# ASK DBSTALK: Where's my P283?



## Jason Nipp (Jun 10, 2004)

Good Question, I am awaiting an answer. My feelings on this are that P284 will go as scheduled in January and the public will not likely see P283.

Jason


----------



## bavaria72 (Jun 10, 2004)

Excellent Jason! Congrats! We are very happy to have you opening this forum and being the main guru. Now get that blasted software fixed please!  - Art


----------



## dimi1963 (Apr 28, 2004)

Word is that the P283 software is due for the end of this month, can somebody confirm this rumor??


----------



## Jason Nipp (Jun 10, 2004)

bavaria72 said:


> Excellent Jason! Congrats! We are very happy to have you opening this forum and being the main guru. Now get that blasted software fixed please!  - Art


:grin: , As a fellow 50V500 owner I thought you would be jumping up and down about those extra LCD features?


----------



## bavaria72 (Jun 10, 2004)

Jason Nipp said:


> :grin: , As a fellow 50V500 owner I thought you would be jumping up and down about those extra LCD features?
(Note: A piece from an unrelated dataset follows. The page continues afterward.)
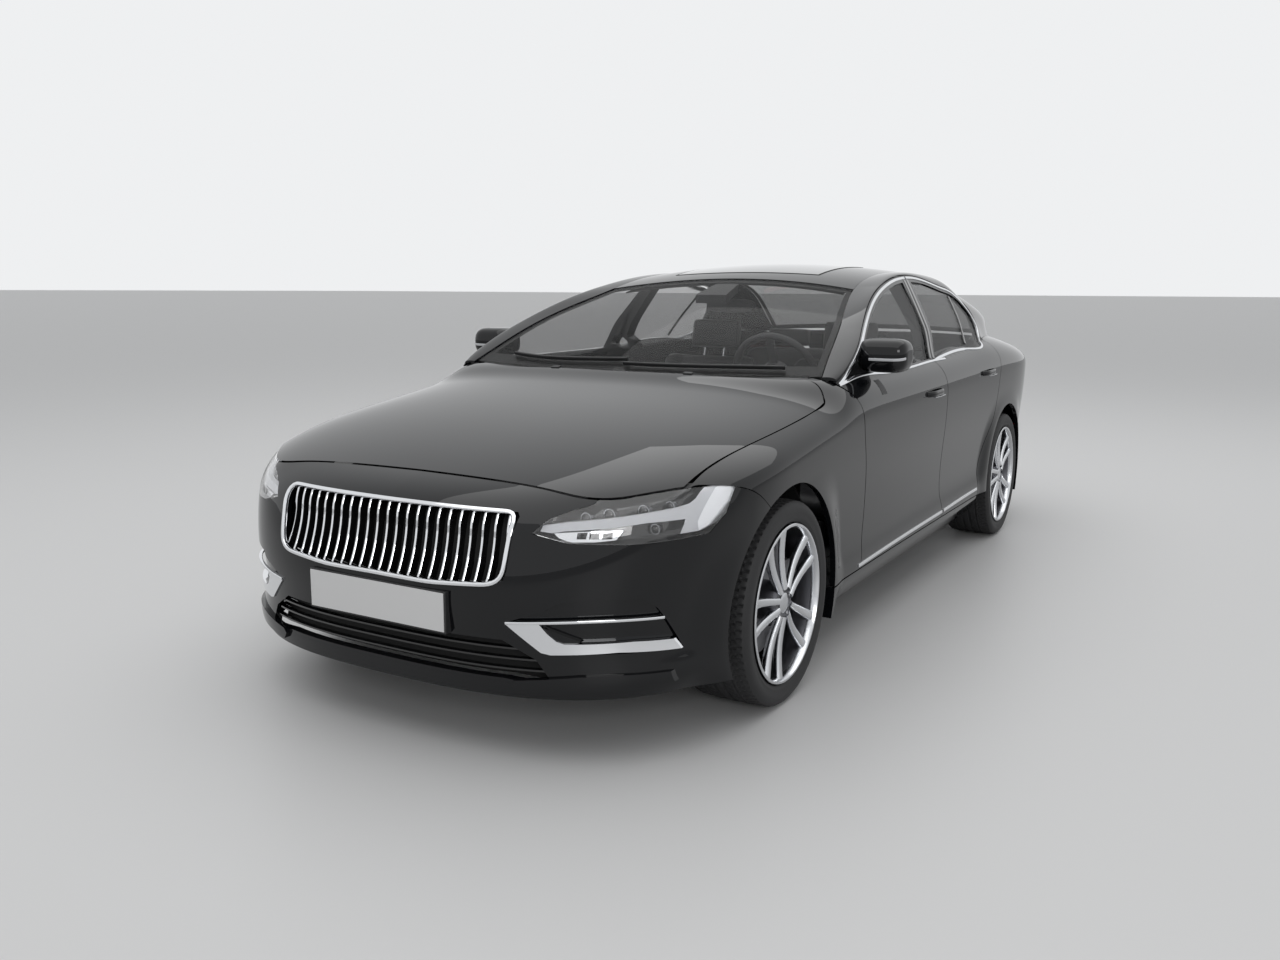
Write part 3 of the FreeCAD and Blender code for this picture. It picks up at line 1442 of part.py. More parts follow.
def make_seat(x):
    """Front seat: base, cushion, back and headrest in one body."""
    s0, low, half = station(seat_share), seat_height, seat_width / 2
    size = (cushion_length, cushion_depth)
    seat, back, head = seat_profile(s0, low, size, back_height, headrest_height, 0.38)
    floor = floor_height + floor_wall + close_gap
    base = Part.makeBox(seat_width * 0.7, cushion_length * 0.8, low - floor + cushion_depth / 3,
                        spot(x - seat_width * 0.35, s0 + cushion_length * 0.1, floor))
    rest = side_prism(head, x - headrest_width / 2, x + headrest_width / 2)
    return side_prism(seat, x - half, x + half).fuse([side_prism(back, x - half, x + half), rest, base])


seat_share = 1.42
bench_width = 1240.0
bench_share = 1.778


def make_bench():
    """Rear bench with its back and two headrests."""
    s0, half = station(bench_share), bench_width / 2
    low = kick_height + 2 * floor_wall - shut_gap + close_gap
    size = (cushion_length * 0.85, cushion_depth)
    seat, back, head = seat_profile(s0, low, size, back_height * 0.9, headrest_height * 0.6, 0.42)
    seat[3] = (seat[3][0], low + floor_wall)
    pieces = [side_prism(back, -half, half)]
    for x in (-seat_offset, seat_offset):
        pieces.append(side_prism(head, x - headrest_width / 2, x + headrest_width / 2))
    return side_prism(seat, -half, half).fuse(pieces)


dash_height = 905.0
dash_depth = 330.0
column_length = 165.0
column_lean = 0.42
wheel_station_share = 1.385
wheel_height_share = 0.665


def on_column(shape):
    """Shape leant with the steering column and carried to the wheel's centre."""
    shape.rotate(FreeCAD.Vector(0, 0, 0), FreeCAD.Vector(1, 0, 0), math.degrees(column_lean) - 90)
    shape.translate(spot(seat_offset, station(wheel_station_share), wheel_height_share * height))
    return shape


def make_dashboard():
    """Dashboard from side to side with the console along the tunnel."""
    s0, top, deep = station(1.175), dash_height, dash_depth
    wide, narrow = sill_inner - 2 * shut_gap, 0.3 * tunnel_width
    dash = [(s0, top - 0.7 * deep), (s0, top), (s0 + deep * 0.9, top + 0.07 * deep),
            (s0 + 1.15 * deep, top - 0.15 * deep), (s0 + deep, top - 0.9 * deep)]
    foot, lid = floor_height + tunnel_height + close_gap, floor_height + 1.9 * tunnel_height
    console = [(s0 + 0.5 * deep, foot), (s0 + 0.5 * deep, top - 0.6 * deep), (s0 + deep, top - 0.6 * deep),
               (s0 + 1.9 * deep, lid), (s0 + 3.3 * deep, lid), (s0 + 3.3 * deep, foot)]
    reach = column_length + close_gap
    socket = Part.makeCylinder(wheel_grip_radius + close_gap, reach, FreeCAD.Vector(0, 0, -reach))
    dashboard = side_prism(dash, -wide, wide).fuse(side_prism(console, -narrow, narrow))
    return dashboard.cut(on_column(socket))


def make_steering_wheel():
    """Rim, three spokes, boss and shaft, turning about the column's axis."""
    ring, grip = wheel_ring_radius, wheel_grip_radius
    centre, up = FreeCAD.Vector(0, 0, 0), FreeCAD.Vector(0, 0, 1)
    boss = Part.makeCylinder(0.36 * ring, 2.4 * grip, FreeCAD.Vector(0, 0, -1.6 * grip))
    shaft = Part.makeCylinder(grip, column_length, FreeCAD.Vector(0, 0, -column_length))
    pieces = [boss, shaft]
    for turn in (0, 180, 270):
        spoke = Part.makeBox(ring, 2.2 * grip, grip * 0.8, FreeCAD.Vector(0, -1.1 * grip, -grip * 0.6))
        spoke.rotate(centre, up, turn)
        pieces.append(spoke)
    return on_column(Part.makeTorus(ring, grip, centre, up).fuse(pieces))


# Wheels


def turned(outline, s):
    """Ring turned about a wheel's axle from a (place across, radius) outline."""
    points = [spot(track / 2 + w, s, hub_height + r) for w, r in outline]
    face = Part.Face(Part.makePolygon(points + points[:1]))
    return face.revolve(spot(0, s, hub_height), FreeCAD.Vector(1, 0, 0), 360)


def make_tyre(s):
    half, tread = tyre_width / 2, tread_width / 2
    middle, shoulder = mix(bead_radius, tyre_radius, 0.4), tyre_radius - 1.4 * tyre_shoulder
    side = [(tread * 0.6, tyre_radius), (tread, tyre_radius - 0.12 * tyre_shoulder), (half * 0.98, shoulder),
            (half, middle), (bead_width / 2, bead_radius)]
    return turned([(-w, r) for w, r in side[::-1]] + side, s)


def make_rim(s):
    """Rim barrel, five pairs of spokes, hub, brake disc and stub axle."""
    outer, half, wall, lip = bead_radius - close_gap, rim_width / 2, rim_wall, rim_lip
    section = [(half, outer), (half, outer - wall), (half - lip, outer - 1.6 * wall),
               (lip - half, outer - 2.2 * wall), (-half, outer - wall), (-half, outer), (lip - half, outer),
               (2 * lip - half, outer - wall), (half - 2 * lip, outer - 0.8 * wall), (half - lip, outer)]
    face = track / 2 + half - spoke_set
    pieces = [crosswise(hub_radius, s, hub_height, face - hub_depth, face - spoke_depth / 3)]
    inner, reach = hub_radius * 0.55, outer - lip - wall / 2
    across = FreeCAD.Vector(1, 0, 0)
    for i in range(2 * spoke_count):
        side = 1 if i % 2 else -1
        foot, tip = side * spoke_spread * 0.5, side * spoke_spread * 1.6
        root, end = spoke_width * 0.36, spoke_width * 0.5
        outline = [(foot - root, inner), (foot + root, inner), (tip + end, reach), (tip - end, reach)]
        back = face - spoke_depth
        spoke = prism(outline, lambda a, r: spot(back, s + a, hub_height + r), across * spoke_depth)
        spoke.rotate(spot(0, s, hub_height), across, 360 / spoke_count * (i // 2))
        pieces.append(spoke)
    middle = track / 2 - disc_offset
    stub_end = track / 2 - stub_length + rim_lip + close_gap
    pieces.append(crosswise(disc_radius, s, hub_height, middle, middle + disc_wall))
    pieces.append(crosswise(hub_radius, s, hub_height, middle, face - hub_depth / 2))
    pieces.append(crosswise(stub_radius, s, hub_height, stub_end, middle + disc_wall / 2))
    return turned(section, s).fuse(pieces)


def write(name, shape):
    shape.exportStep("parts/" + name + ".step")
    print(name, len(shape.Solids), "solids", round(shape.Volume / 1000), "cc", shape.isValid())


def write_pair(name, shape):
    write(name + "_left", shape)
    write(name + "_right", mirrored(shape))


def main():
    os.makedirs("parts", exist_ok=True)
    write("front_bumper", make_front_bumper())
    lamp = make_headlamp()
    write("headlamps", Part.makeCompound([lamp, mirrored(lamp)]))
    write("grille", make_grille())
    write("hood", make_hood())
    write("cowl", make_cowl())
    write_pair("fender", make_fender())
    write_pair("door_front", make_door(front_door_region(), front_window_region())
               .fuse(make_handle(station(handle_shares[0][0]), handle_shares[0][1] * height)))
    write_pair("door_rear", make_door(rear_door_region(), rear_window_region())
               .fuse(make_handle(station(handle_shares[1][0]), handle_shares[1][1] * height)))
    write_pair("window_front", make_pane(front_window_region()))
    write_pair("window_rear", make_pane(rear_window_region()))
    write_pair("mirror", make_mirror())
    write_pair("side_frame", make_side_frame())
    write_pair("quarter", make_quarter())
    write("roof_panel", make_roof())
    write("windscreen", make_screen(screen_foot_share, screen_sweep_share,
                                    header_share - seam_share, header_sweep_share))
    write("rear_glass", make_screen(back_share + seam_share, back_sweep_share,
                                    back_foot_share, back_foot_sweep_share))
    write("trunk_lid", make_trunk_lid())
    write("rear_bumper", make_rear_bumper())
    tail_lamp = make_tail_lamp()
    write("tail_lamps", Part.makeCompound([tail_lamp, mirrored(tail_lamp)]))
    write("floor_pan", make_floor())
    write("engine_block", make_engine())
    write("subframe_front", make_front_subframe())
    write("subframe_rear", make_rear_subframe())
    write_pair("knuckle", make_knuckle())
    write("exhaust", make_exhaust())
    write("fuel_tank", make_tank())
    liners = [make_liner(front_overhang, liner_inner, liner_radius, front_liner_outer),
              make_liner(rear_axle, rear_liner_inner, rear_liner_radius, rear_liner_outer)]
    write("wheel_liners", Part.makeCompound(liners + [mirrored(liner) for liner in liners]))
    write("front_seats", Part.makeCompound([make_seat(seat_offset), make_seat(-seat_offset)]))
    write("rear_bench", make_bench())
    write("dashboard", make_dashboard())
    write("steering_wheel", make_steering_wheel())
    for name, s in (("front", front_overhang), ("rear", rear_axle)):
        write_pair("tyre_" + name, make_tyre(s))
        write_pair("rim_" + name, make_rim(s))


main()
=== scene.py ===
import math

import bpy
import bmesh
import numpy as np
from mathutils import Matrix, Vector


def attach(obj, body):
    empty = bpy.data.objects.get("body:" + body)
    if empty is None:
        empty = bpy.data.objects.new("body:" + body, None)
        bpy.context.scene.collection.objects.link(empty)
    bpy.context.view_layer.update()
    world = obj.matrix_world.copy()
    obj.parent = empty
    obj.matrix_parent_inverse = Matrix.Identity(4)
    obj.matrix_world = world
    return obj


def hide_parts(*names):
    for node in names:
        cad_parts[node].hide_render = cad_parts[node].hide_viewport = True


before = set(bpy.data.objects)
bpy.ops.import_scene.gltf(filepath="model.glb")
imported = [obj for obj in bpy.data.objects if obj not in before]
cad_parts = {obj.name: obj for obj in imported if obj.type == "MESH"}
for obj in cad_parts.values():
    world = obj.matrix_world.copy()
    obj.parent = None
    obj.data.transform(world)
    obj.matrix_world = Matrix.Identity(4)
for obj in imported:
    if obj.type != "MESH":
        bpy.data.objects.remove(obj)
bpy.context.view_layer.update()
print("frame loaded")

# The body's driving sizes in metres. Stations run from the nose to the tail.
car = {
    "frontOverhang": 0.875, "wheelbase": 2.941, "halfWidth": 0.940, "height": 1.443,
    "rearOverhang": 1.147, "track": 1.612, "wheelRadius": 0.332,
    "archRadius": 0.388, "rearArchRadius": 0.386, "shutGap": 0.005, "closeGap": 0.0003,
    "nosePower": 2.8, "tailPower": 3.2, "rollPower": 2.8, "creaseRadius": 0.030,
    "flareBlend": 0.130, "flareShare": 0.996, "beltBlend": 0.150, "crownDrop": 0.011,
    "domeClimb": 0.35,
    "sillBottom": 0.190, "doorBottom": 0.298, "sillInner": 0.742,
    "panelWall": 0.020, "lidWall": 0.024, "bumperWall": 0.030, "doorDepth": 0.105,
    "frameDepth": 0.026, "glassInset": 0.006, "glassWall": 0.005, "doorInset": 0.016, "paneGap": 0.001,
    "paneMargin": 0.034, "postHalf": 0.038,
}
H, W = car["height"], car["halfWidth"]
frontAxle, rearOverhang = car["frontOverhang"], car["rearOverhang"]
rearAxle = frontAxle + car["wheelbase"]
car["length"] = rearAxle + rearOverhang
halfLength = car["length"] / 2
hubZ = car["wheelRadius"]


def mix(a, b, t):
    return a + (b - a) * t


def smoothStep(t):
    t = np.clip(t, 0, 1)
    return t * t * (3 - 2 * t)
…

I'm holding my breath! :lol:


----------



## Jason Nipp (Jun 10, 2004)

dimi1963 said:


> Word is that the P283 software is due for the end of this month, can somebody confirm this rumor??


dimi, it was due out2 weeks ago...I'm hypothesizing that it will be forgone in lieu of P284 which is due in January...But I have asked this question just the same. Waiting for response.

Jason


----------